The sisters confide in each other about their feelings. Dorabella, who has somewhat adopted Despina’s attitude towards men, is thinking of marrying her Albanian; Fiordiligi, on the contrary, decides to disguise herself as a man to follow Guglielmo to the battlefield. However, she is interrupted by Ferrando, who finally manages to break her will. Guglielmo now also feels that he has been betrayed. Don Alfonso suggests the disillusioned lovers to marry the two girls anyway: after all, sooner or later they would be unfaithful…as all women do. Despina arrives to announce that the sisters are willing to marry the Albanians.
Despina is watching the preparations for the wedding. The two couples toast to their future happiness; Guglielmo is the only one who seems not to be in the mood. Despina, disguised as a notary, arrives with the marriage contracts that the sisters have to sign; but just then a roll of drums and a distant choir announce the return of their former loved ones. The Albanians are hurried to another room; there, they remove their disguise and come back as Ferrando and Guglielmo, apparently back from the war, safe and sound.
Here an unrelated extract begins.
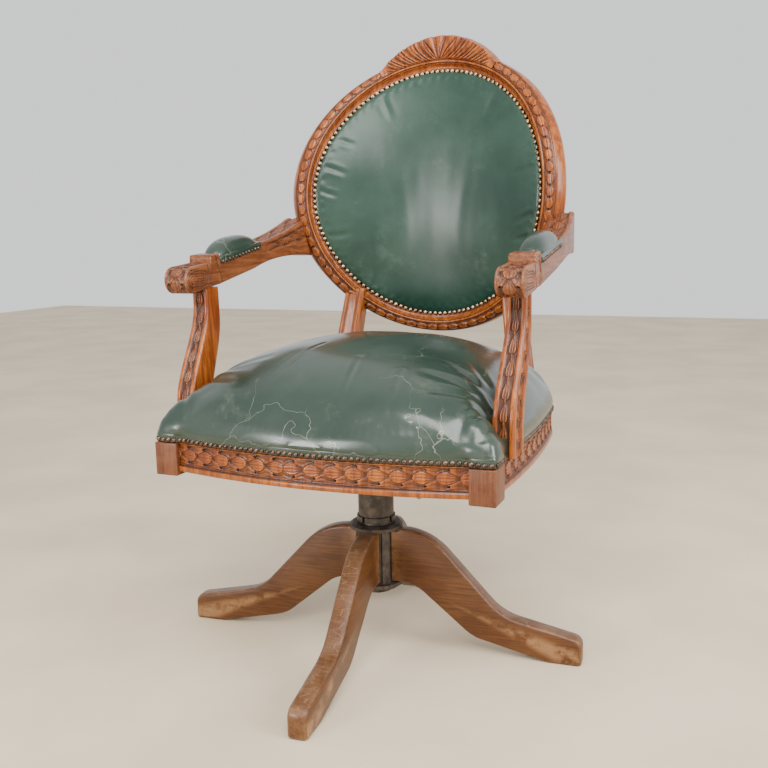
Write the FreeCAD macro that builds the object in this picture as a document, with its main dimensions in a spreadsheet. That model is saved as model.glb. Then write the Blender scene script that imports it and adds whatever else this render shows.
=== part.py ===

They note the presence of the notary who, to the sisters’ dismay, reveals that she is Despina. Don Alfonso draws the young men’s attention to the marriage contracts and points to the room where their supposed rivals are hiding. Ferrando and Guglielmo rush in with their swords drawn, but return holding only the disguises. The deceit now comes to light and the three women are shocked. Fiordiligi and Dorabella blame Don Alfonso for having misled them so cruelly. He accepts the accusation but explains that he did so for all their sake: by taking away any expectation about love, he has shown the importance of conscience and reason. The girls pledge loyalty and, to conclude, they all sing the moral of the fable: those who take the right path and let themselves be guided by reason will find calm in the midst of the world’s turmoil.